begin Dataset records

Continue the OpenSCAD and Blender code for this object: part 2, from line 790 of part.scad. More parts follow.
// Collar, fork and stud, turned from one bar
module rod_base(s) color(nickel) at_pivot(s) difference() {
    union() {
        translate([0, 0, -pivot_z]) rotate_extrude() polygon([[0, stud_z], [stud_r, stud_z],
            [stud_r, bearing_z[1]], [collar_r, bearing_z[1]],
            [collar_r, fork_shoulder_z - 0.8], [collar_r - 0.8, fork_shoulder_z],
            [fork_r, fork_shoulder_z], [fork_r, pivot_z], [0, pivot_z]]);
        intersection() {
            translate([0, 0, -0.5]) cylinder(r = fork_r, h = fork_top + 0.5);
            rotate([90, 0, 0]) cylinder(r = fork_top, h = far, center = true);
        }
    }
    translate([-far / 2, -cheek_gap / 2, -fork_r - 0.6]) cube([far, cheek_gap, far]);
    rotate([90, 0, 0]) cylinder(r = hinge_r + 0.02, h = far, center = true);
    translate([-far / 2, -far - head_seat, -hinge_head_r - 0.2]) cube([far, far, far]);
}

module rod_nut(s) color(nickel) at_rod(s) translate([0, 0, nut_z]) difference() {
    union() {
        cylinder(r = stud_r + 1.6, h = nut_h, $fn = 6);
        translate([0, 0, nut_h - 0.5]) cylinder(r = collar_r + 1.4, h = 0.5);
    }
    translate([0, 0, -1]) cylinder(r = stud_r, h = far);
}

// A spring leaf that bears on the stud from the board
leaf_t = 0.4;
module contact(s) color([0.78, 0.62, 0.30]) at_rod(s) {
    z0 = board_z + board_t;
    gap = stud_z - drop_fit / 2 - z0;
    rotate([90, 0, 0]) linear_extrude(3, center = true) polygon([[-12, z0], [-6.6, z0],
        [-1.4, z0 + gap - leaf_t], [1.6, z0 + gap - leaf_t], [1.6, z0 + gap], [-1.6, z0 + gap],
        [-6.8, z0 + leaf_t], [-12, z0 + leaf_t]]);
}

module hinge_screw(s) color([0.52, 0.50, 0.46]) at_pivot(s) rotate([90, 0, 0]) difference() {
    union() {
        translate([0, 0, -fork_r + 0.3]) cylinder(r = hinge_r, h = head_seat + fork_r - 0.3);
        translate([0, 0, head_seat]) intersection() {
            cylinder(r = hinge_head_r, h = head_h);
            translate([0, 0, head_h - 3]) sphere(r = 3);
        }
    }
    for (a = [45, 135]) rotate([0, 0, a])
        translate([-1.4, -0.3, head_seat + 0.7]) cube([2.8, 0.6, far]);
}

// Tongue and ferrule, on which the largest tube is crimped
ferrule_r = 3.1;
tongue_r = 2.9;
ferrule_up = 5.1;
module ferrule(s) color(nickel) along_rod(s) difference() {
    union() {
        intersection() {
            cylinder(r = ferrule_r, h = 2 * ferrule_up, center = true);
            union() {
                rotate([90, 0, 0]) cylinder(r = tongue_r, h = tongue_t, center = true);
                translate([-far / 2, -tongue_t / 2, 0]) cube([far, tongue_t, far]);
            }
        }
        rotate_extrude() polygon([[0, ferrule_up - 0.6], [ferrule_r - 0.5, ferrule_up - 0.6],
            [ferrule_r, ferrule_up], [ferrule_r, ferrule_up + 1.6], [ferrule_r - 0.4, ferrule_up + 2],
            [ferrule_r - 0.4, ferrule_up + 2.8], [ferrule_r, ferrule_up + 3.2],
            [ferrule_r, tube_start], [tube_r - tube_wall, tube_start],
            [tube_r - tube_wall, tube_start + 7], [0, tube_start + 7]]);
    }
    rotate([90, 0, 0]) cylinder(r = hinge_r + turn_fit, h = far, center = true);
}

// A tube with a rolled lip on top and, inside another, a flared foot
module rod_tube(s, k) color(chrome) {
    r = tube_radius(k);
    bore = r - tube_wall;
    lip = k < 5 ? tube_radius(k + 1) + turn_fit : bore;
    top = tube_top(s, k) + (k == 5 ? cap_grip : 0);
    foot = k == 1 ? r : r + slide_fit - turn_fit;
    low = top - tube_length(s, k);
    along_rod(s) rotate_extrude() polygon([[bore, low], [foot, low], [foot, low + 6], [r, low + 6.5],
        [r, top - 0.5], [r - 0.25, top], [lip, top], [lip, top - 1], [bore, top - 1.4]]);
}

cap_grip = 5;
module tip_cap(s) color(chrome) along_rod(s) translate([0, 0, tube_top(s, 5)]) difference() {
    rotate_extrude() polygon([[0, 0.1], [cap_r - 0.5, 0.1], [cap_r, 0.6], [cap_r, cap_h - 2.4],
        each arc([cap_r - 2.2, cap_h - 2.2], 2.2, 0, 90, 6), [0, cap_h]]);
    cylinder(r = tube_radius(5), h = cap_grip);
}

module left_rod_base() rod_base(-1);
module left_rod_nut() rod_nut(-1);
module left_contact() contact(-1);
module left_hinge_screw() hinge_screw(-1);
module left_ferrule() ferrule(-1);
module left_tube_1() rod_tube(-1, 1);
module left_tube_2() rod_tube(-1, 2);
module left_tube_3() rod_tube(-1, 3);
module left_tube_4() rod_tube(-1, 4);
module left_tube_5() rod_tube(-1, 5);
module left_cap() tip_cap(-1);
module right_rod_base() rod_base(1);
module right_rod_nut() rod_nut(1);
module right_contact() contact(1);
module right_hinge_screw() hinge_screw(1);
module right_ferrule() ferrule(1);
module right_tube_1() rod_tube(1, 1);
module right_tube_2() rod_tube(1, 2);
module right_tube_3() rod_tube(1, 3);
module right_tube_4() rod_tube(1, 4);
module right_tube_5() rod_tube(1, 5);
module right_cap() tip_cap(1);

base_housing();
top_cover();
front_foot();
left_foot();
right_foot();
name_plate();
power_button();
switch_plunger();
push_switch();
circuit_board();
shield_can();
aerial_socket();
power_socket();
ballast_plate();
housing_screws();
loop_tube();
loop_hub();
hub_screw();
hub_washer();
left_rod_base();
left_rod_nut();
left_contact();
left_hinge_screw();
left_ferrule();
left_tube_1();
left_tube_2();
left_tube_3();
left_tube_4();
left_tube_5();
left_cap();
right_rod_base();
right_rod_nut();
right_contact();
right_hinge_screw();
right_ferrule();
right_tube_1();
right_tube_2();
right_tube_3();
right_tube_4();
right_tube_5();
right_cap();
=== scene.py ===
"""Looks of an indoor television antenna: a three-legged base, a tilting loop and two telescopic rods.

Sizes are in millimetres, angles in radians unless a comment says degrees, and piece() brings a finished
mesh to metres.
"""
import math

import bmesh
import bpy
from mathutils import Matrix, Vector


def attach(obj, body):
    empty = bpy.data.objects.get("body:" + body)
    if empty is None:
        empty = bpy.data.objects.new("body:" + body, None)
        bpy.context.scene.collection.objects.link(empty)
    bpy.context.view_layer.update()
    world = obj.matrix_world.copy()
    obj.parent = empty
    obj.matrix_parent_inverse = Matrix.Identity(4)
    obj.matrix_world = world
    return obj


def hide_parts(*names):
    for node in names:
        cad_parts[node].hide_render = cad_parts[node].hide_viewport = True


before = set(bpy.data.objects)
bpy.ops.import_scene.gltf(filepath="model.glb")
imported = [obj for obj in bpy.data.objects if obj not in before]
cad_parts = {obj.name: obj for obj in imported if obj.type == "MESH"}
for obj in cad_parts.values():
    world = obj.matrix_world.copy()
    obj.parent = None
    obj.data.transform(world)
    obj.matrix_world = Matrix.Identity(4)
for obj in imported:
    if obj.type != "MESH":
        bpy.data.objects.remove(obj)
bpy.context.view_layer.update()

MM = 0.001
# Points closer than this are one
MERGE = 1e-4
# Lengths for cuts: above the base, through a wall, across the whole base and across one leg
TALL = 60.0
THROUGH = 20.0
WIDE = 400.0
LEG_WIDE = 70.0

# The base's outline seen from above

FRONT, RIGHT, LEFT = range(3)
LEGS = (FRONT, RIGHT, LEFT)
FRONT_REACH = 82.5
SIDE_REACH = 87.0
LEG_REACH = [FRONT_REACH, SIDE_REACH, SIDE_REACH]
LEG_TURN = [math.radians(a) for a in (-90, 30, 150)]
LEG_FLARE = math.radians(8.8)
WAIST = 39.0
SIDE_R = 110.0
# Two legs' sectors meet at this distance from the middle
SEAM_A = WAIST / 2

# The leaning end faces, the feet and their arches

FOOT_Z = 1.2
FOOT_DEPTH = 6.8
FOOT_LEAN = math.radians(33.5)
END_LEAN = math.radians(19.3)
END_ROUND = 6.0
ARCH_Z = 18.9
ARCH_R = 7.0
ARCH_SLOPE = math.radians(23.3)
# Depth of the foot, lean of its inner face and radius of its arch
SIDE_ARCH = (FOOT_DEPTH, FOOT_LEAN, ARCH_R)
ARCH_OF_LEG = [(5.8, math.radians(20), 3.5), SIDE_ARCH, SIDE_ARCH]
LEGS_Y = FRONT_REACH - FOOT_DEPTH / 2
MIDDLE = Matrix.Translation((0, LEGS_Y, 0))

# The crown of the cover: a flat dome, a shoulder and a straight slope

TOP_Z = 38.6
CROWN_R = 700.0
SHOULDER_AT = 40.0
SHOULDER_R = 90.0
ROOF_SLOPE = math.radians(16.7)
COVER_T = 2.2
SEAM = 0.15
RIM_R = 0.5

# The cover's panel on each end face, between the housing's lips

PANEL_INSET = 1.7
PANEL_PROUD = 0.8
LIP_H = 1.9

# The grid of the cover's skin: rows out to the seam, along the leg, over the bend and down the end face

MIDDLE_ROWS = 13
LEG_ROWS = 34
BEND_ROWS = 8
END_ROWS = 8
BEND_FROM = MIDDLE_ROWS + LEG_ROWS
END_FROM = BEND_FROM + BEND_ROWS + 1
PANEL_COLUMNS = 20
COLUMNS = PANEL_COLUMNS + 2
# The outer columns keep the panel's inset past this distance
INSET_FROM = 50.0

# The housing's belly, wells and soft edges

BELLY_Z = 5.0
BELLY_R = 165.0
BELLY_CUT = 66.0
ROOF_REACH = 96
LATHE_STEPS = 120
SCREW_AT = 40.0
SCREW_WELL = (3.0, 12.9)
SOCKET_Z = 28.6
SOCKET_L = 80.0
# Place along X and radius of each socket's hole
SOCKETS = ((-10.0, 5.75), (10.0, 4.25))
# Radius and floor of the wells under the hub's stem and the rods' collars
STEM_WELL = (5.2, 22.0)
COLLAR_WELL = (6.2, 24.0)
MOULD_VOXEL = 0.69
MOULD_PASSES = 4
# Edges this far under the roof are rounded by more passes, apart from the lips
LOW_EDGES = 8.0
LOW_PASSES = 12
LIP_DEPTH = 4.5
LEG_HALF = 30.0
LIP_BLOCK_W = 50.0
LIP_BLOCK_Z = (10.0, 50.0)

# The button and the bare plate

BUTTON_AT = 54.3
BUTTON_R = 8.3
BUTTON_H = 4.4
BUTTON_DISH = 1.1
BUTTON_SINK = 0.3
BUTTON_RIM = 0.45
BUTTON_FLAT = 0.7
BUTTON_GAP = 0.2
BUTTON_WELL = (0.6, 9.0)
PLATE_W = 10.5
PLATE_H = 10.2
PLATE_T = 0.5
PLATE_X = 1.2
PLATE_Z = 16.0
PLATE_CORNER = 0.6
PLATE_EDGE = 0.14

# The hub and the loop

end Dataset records
begin Dataset records

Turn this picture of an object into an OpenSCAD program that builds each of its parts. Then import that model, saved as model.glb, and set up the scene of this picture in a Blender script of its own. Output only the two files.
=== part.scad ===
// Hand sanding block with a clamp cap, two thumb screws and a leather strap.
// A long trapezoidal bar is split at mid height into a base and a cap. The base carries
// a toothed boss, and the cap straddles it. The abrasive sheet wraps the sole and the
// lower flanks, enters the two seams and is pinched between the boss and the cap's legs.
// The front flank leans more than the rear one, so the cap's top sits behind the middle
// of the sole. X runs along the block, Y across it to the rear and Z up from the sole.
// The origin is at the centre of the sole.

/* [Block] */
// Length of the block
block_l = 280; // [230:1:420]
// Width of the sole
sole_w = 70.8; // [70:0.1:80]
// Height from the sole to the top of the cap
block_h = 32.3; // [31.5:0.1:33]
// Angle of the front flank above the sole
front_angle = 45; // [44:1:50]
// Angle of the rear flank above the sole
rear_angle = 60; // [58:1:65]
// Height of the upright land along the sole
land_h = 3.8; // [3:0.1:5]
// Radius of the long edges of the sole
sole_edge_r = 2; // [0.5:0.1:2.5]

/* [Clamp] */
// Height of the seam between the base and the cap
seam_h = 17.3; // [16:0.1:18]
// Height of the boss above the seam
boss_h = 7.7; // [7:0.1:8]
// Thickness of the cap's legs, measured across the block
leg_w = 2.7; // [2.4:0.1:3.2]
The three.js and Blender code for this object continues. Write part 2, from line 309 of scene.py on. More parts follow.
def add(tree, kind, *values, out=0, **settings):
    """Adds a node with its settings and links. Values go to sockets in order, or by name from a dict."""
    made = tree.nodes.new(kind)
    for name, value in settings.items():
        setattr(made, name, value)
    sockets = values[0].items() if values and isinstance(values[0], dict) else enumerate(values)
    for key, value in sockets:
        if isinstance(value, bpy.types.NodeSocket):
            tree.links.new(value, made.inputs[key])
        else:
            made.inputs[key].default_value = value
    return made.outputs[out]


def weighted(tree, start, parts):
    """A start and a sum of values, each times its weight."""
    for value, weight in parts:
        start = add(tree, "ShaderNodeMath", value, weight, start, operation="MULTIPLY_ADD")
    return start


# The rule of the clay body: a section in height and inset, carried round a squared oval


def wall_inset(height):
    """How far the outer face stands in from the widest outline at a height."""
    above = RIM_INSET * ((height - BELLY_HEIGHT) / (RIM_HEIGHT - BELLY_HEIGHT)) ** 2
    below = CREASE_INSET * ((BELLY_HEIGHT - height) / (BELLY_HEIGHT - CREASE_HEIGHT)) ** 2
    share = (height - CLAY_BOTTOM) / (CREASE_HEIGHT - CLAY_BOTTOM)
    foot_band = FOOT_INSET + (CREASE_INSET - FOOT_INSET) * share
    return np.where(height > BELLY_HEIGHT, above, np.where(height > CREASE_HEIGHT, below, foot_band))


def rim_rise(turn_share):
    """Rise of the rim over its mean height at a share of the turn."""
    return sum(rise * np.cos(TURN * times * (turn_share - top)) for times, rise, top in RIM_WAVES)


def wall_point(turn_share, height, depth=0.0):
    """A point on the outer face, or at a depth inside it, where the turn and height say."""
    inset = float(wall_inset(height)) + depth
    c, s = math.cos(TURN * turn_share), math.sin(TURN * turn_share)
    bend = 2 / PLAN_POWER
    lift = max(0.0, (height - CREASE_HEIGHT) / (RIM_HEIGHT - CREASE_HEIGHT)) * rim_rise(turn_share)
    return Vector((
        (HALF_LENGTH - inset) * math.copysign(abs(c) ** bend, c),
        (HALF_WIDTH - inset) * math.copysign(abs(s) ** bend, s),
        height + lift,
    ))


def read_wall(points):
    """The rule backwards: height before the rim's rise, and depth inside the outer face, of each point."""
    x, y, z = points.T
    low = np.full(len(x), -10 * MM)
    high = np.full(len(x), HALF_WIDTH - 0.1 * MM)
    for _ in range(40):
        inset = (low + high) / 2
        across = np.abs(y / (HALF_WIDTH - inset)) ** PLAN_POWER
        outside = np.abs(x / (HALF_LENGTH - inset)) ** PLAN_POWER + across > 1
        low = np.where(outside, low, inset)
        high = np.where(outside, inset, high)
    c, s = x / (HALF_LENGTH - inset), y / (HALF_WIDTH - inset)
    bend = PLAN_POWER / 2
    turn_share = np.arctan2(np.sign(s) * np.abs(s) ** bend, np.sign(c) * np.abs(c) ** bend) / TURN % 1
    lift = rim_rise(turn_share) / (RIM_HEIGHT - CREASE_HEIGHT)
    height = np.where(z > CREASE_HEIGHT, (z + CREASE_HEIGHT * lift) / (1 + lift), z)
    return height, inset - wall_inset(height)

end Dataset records

Problem to solve:
Extract the lines from the line with "base_housing();" through the line with "for node in". Keep both of those lines, copy everything exactly, and add nothing.

Solution to this task:
base_housing();
top_cover();
front_foot();
left_foot();
right_foot();
name_plate();
power_button();
switch_plunger();
push_switch();
circuit_board();
shield_can();
aerial_socket();
power_socket();
ballast_plate();
housing_screws();
loop_tube();
loop_hub();
hub_screw();
hub_washer();
left_rod_base();
left_rod_nut();
left_contact();
left_hinge_screw();
left_ferrule();
left_tube_1();
left_tube_2();
left_tube_3();
left_tube_4();
left_tube_5();
left_cap();
right_rod_base();
right_rod_nut();
right_contact();
right_hinge_screw();
right_ferrule();
right_tube_1();
right_tube_2();
right_tube_3();
right_tube_4();
right_tube_5();
right_cap();
=== scene.py ===
"""Looks of an indoor television antenna: a three-legged base, a tilting loop and two telescopic rods.

Sizes are in millimetres, angles in radians unless a comment says degrees, and piece() brings a finished
mesh to metres.
"""
import math

import bmesh
import bpy
from mathutils import Matrix, Vector


def attach(obj, body):
    empty = bpy.data.objects.get("body:" + body)
    if empty is None:
        empty = bpy.data.objects.new("body:" + body, None)
        bpy.context.scene.collection.objects.link(empty)
    bpy.context.view_layer.update()
    world = obj.matrix_world.copy()
    obj.parent = empty
    obj.matrix_parent_inverse = Matrix.Identity(4)
    obj.matrix_world = world
    return obj


def hide_parts(*names):
    for node in names:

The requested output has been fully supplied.